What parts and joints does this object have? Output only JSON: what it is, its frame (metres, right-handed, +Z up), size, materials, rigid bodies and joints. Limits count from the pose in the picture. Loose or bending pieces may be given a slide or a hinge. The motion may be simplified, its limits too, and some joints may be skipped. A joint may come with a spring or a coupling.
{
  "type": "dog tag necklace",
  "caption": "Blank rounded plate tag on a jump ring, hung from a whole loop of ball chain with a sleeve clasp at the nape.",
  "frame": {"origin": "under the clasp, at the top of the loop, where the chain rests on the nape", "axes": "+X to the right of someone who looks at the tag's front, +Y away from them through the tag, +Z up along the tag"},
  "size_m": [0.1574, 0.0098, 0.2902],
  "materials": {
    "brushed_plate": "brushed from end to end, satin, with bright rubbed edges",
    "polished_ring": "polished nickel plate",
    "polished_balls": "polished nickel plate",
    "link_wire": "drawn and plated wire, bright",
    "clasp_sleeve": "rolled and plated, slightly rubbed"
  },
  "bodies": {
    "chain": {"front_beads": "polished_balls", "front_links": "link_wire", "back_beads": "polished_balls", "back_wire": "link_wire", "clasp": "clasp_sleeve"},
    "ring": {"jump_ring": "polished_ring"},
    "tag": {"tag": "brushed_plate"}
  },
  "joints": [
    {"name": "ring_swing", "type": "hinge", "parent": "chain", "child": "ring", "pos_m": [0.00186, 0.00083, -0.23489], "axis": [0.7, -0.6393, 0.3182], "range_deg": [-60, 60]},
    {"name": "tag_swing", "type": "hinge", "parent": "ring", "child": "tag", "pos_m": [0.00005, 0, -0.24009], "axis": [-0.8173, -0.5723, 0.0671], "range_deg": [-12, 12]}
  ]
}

......

**SHORT PROBLEM**
Make an exact copy of the material above.

**SOLVED EXERCISE**
What parts and joints does this object have? Output only JSON: what it is, its frame (metres, right-handed, +Z up), size, materials, rigid bodies and joints. Limits count from the pose in the picture. Loose or bending pieces may be given a slide or a hinge. The motion may be simplified, its limits too, and some joints may be skipped. A joint may come with a spring or a coupling.
{
  "type": "dog tag necklace",
  "caption": "Blank rounded plate tag on a jump ring, hung from a whole loop of ball chain with a sleeve clasp at the nape.",
  "frame": {"origin": "under the clasp, at the top of the loop, where the chain rests on the nape", "axes": "+X to the right of someone who looks at the tag's front, +Y away from them through the tag, +Z up along the tag"},
  "size_m": [0.1574, 0.0098, 0.2902],
  "materials": {
    "brushed_plate": "brushed from end to end, satin, with bright rubbed edges",
    "polished_ring": "polished nickel plate",
    "polished_balls": "polished nickel plate",
    "link_wire": "drawn and plated wire, bright",
    "clasp_sleeve": "rolled and plated, slightly rubbed"
  },
  "bodies": {
    "chain": {"front_beads": "polished_balls", "front_links": "link_wire", "back_beads": "polished_balls", "back_wire": "link_wire", "clasp": "clasp_sleeve"},
    "ring": {"jump_ring": "polished_ring"},
    "tag": {"tag": "brushed_plate"}
  },
  "joints": [
    {"name": "ring_swing", "type": "hinge", "parent": "chain", "child": "ring", "pos_m": [0.00186, 0.00083, -0.23489], "axis": [0.7, -0.6393, 0.3182], "range_deg": [-60, 60]},
    {"name": "tag_swing", "type": "hinge", "parent": "ring", "child": "tag", "pos_m": [0.00005, 0, -0.24009], "axis": [-0.8173, -0.5723, 0.0671], "range_deg": [-12, 12]}
  ]
}